**What you need to do**
Every line of the material below should be repeated exactly.

**Supplied records**
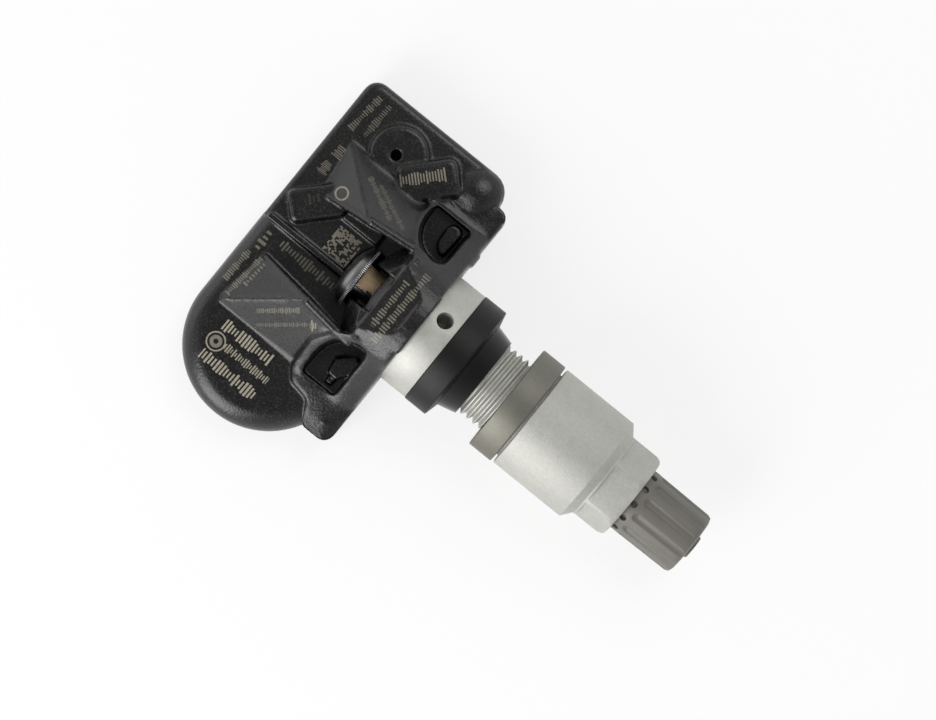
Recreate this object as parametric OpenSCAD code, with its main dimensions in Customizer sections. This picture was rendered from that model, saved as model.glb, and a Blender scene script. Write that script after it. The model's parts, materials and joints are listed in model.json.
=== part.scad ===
// Tyre pressure sensor with a clamp-in metal valve, built in millimetres.
// The origin is the middle of the grommet face that seats on the wheel rim.
// +X runs out along the valve to the dust cap, +Y to the pressure port end, +Z away from the base.

/* [Housing] */
// Left side of the housing, measured from the rim seat
body_left = -33.2; // [-34.5:0.1:-32.8]
// Electronics end of the housing
body_top = 21.9; // [21:0.1:24]
// Front face of the housing, towards the wheel rim
front_x = -7.66; // [-7.8:0.02:-7.5]
// Height of the electronics end
deck_h = 6.5; // [6.3:0.1:6.7]
// Height of the battery end
battery_h = 5.7; // [5.6:0.1:5.8]
// Wall thickness of the moulding
wall = 1.2; // [1:0.1:1.3]
// Wall of the round battery end, with the gap round the cell
end_wall = 1.5; // [1.4:0.1:2]
// Edge rounding over the battery
end_round = 3; // [2:0.25:3.5]
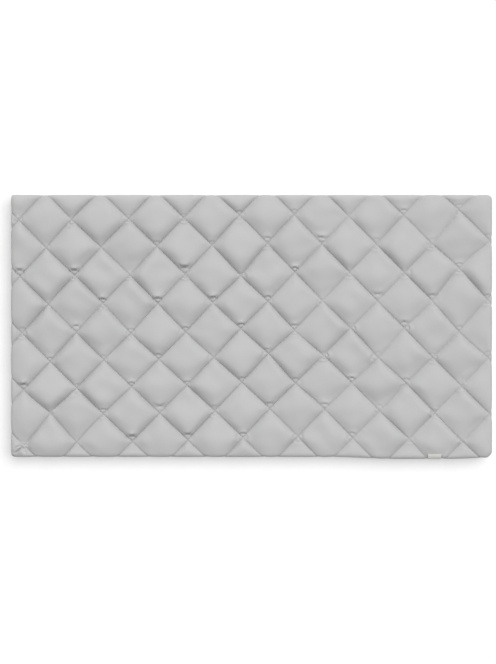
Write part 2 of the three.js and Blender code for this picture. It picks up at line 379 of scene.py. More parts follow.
def make_object(name: str, bm: bmesh.types.BMesh) -> bpy.types.Object:
    """Turns a bmesh into a smooth object at the origin, and frees the bmesh.

    Args:
        name: the name of the piece.
        bm: its shape, in metres.

    Returns:
        The new object.
    """
    mesh = bpy.data.meshes.new(name)
    bm.to_mesh(mesh)
    bm.free()
    return add_piece(name, mesh)


@dataclass(frozen=True)
class DiamondLattice:
    """The stitch lines on the flat cloth. u counts diamonds down to the right, and v up to the right."""

    along: float = 125.7 * MM
    across: float = 127.7 * MM
    row_tilt: float = math.radians(0.6)
    column_tilt: float = math.radians(1.07)
    first_x: float = -24.7 * MM
    first_y: float = -4.9 * MM

    @property
    def side(self) -> float:
        """Length of one side of a diamond."""
        return math.hypot(self.along, self.across) / 2

    def place(self, u: np.ndarray, v: np.ndarray) -> Tuple[np.ndarray, np.ndarray]:
        """Finds places of the lattice on the flat cloth.

        Args:
            u: how many diamonds down to the right.
            v: how many diamonds up to the right.

        Returns:
            x and y of each place, in metres.
        """
        columns = (u + v) / 2 * self.along
        rows = (v - u) / 2 * self.across
        x = self.first_x + columns * math.cos(self.row_tilt) - rows * math.sin(self.column_tilt)
        y = self.first_y + columns * math.sin(self.row_tilt) + rows * math.cos(self.column_tilt)
        even_x, even_y = x, y
        for drift in DRIFTS:
            away = (even_x - drift.x * MM) ** 2 + (even_y - drift.y * MM) ** 2
            fade = np.exp(-away / (2 * (drift.spread * MM) ** 2))
            x = x + drift.along * MM * fade
            y = y + drift.across * MM * fade
        return x, y


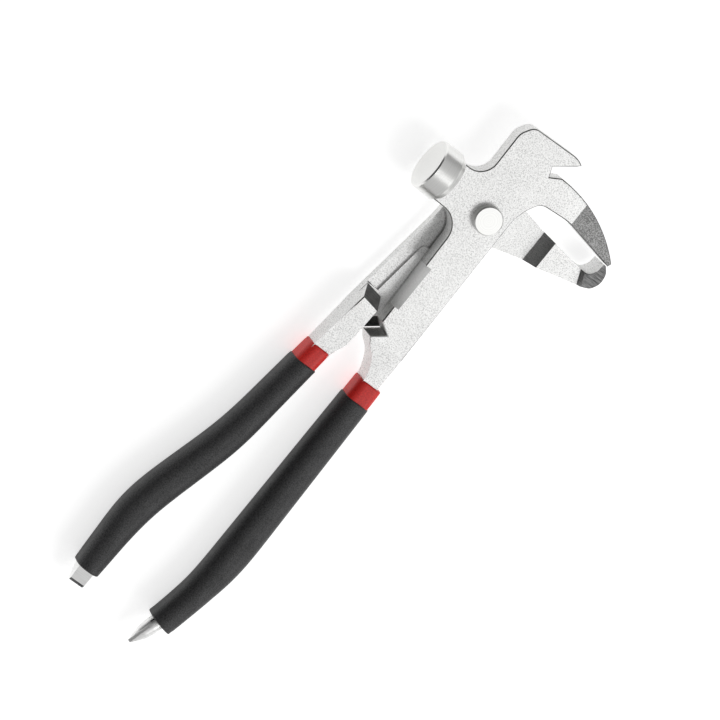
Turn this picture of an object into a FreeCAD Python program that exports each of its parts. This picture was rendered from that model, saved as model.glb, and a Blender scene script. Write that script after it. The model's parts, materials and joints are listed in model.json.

**Task answer**
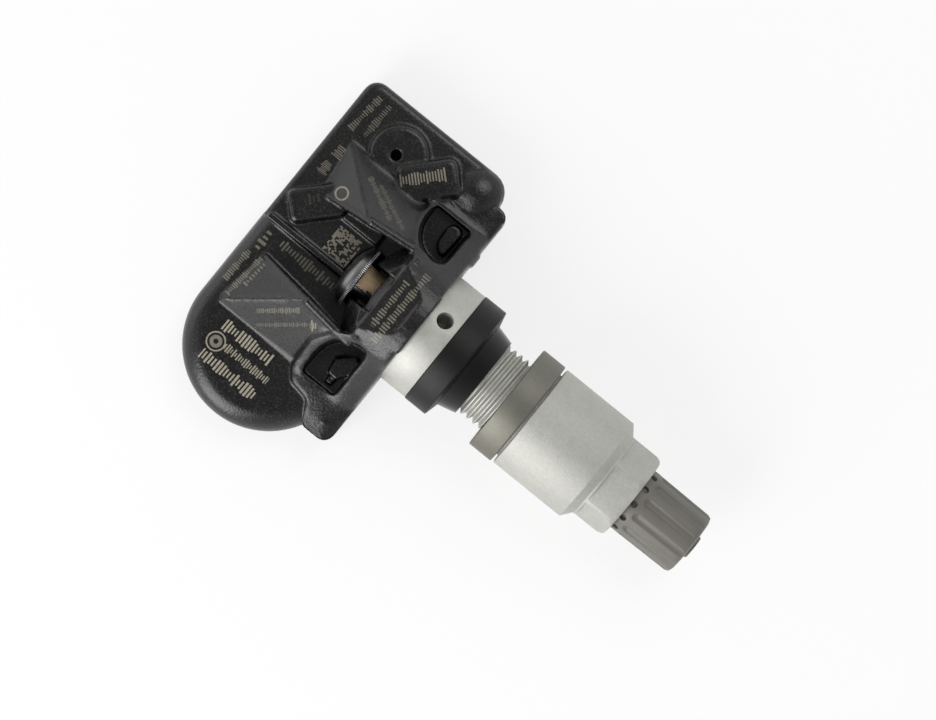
Recreate this object as parametric OpenSCAD code, with its main dimensions in Customizer sections. This picture was rendered from that model, saved as model.glb, and a Blender scene script. Write that script after it. The model's parts, materials and joints are listed in model.json.
=== part.scad ===
// Tyre pressure sensor with a clamp-in metal valve, built in millimetres.
// The origin is the middle of the grommet face that seats on the wheel rim.
// +X runs out along the valve to the dust cap, +Y to the pressure port end, +Z away from the base.

/* [Housing] */
// Left side of the housing, measured from the rim seat
body_left = -33.2; // [-34.5:0.1:-32.8]
// Electronics end of the housing
body_top = 21.9; // [21:0.1:24]
// Front face of the housing, towards the wheel rim
front_x = -7.66; // [-7.8:0.02:-7.5]
// Height of the electronics end
deck_h = 6.5; // [6.3:0.1:6.7]
// Height of the battery end
battery_h = 5.7; // [5.6:0.1:5.8]
// Wall thickness of the moulding
wall = 1.2; // [1:0.1:1.3]
// Wall of the round battery end, with the gap round the cell
end_wall = 1.5; // [1.4:0.1:2]
// Edge rounding over the battery
end_round = 3; // [2:0.25:3.5]
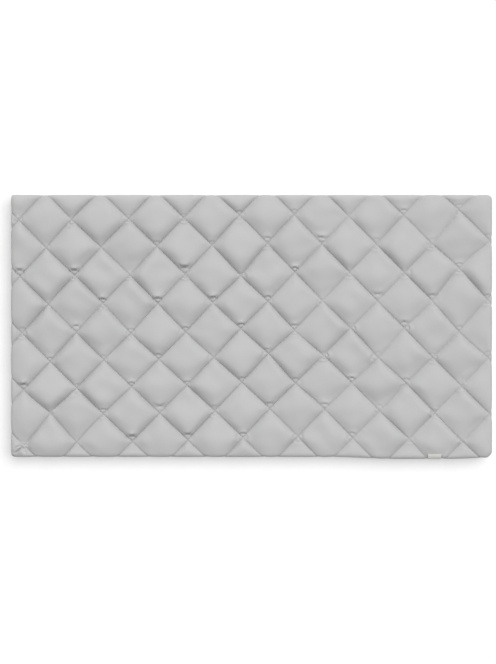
Write part 2 of the three.js and Blender code for this picture. It picks up at line 379 of scene.py. More parts follow.
def make_object(name: str, bm: bmesh.types.BMesh) -> bpy.types.Object:
    """Turns a bmesh into a smooth object at the origin, and frees the bmesh.

    Args:
        name: the name of the piece.
        bm: its shape, in metres.

    Returns:
        The new object.
    """
    mesh = bpy.data.meshes.new(name)
    bm.to_mesh(mesh)
    bm.free()
    return add_piece(name, mesh)


@dataclass(frozen=True)
class DiamondLattice:
    """The stitch lines on the flat cloth. u counts diamonds down to the right, and v up to the right."""

    along: float = 125.7 * MM
    across: float = 127.7 * MM
    row_tilt: float = math.radians(0.6)
    column_tilt: float = math.radians(1.07)
    first_x: float = -24.7 * MM
    first_y: float = -4.9 * MM

    @property
    def side(self) -> float:
        """Length of one side of a diamond."""
        return math.hypot(self.along, self.across) / 2

    def place(self, u: np.ndarray, v: np.ndarray) -> Tuple[np.ndarray, np.ndarray]:
        """Finds places of the lattice on the flat cloth.

        Args:
            u: how many diamonds down to the right.
            v: how many diamonds up to the right.

        Returns:
            x and y of each place, in metres.
        """
        columns = (u + v) / 2 * self.along
        rows = (v - u) / 2 * self.across
        x = self.first_x + columns * math.cos(self.row_tilt) - rows * math.sin(self.column_tilt)
        y = self.first_y + columns * math.sin(self.row_tilt) + rows * math.cos(self.column_tilt)
        even_x, even_y = x, y
        for drift in DRIFTS:
            away = (even_x - drift.x * MM) ** 2 + (even_y - drift.y * MM) ** 2
            fade = np.exp(-away / (2 * (drift.spread * MM) ** 2))
            x = x + drift.along * MM * fade
            y = y + drift.across * MM * fade
        return x, y


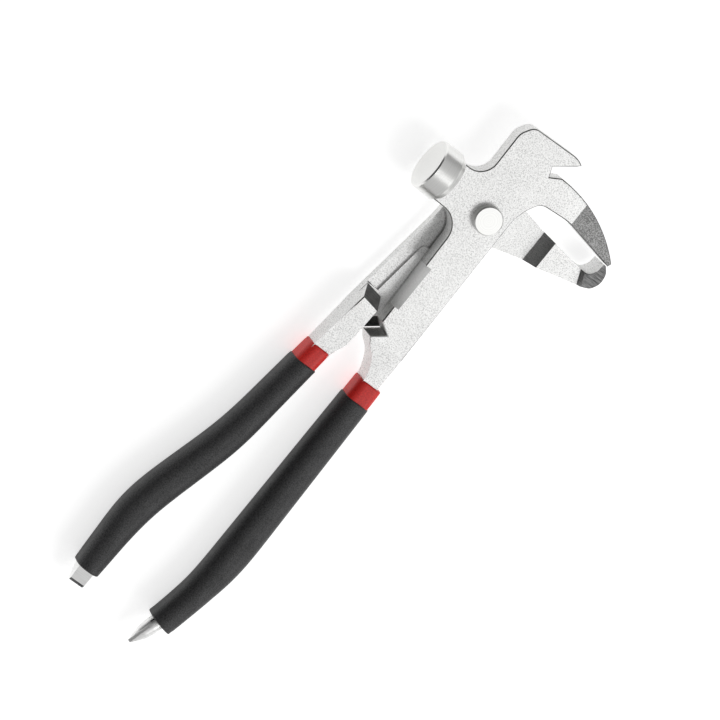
Turn this picture of an object into a FreeCAD Python program that exports each of its parts. This picture was rendered from that model, saved as model.glb, and a Blender scene script. Write that script after it. The model's parts, materials and joints are listed in model.json.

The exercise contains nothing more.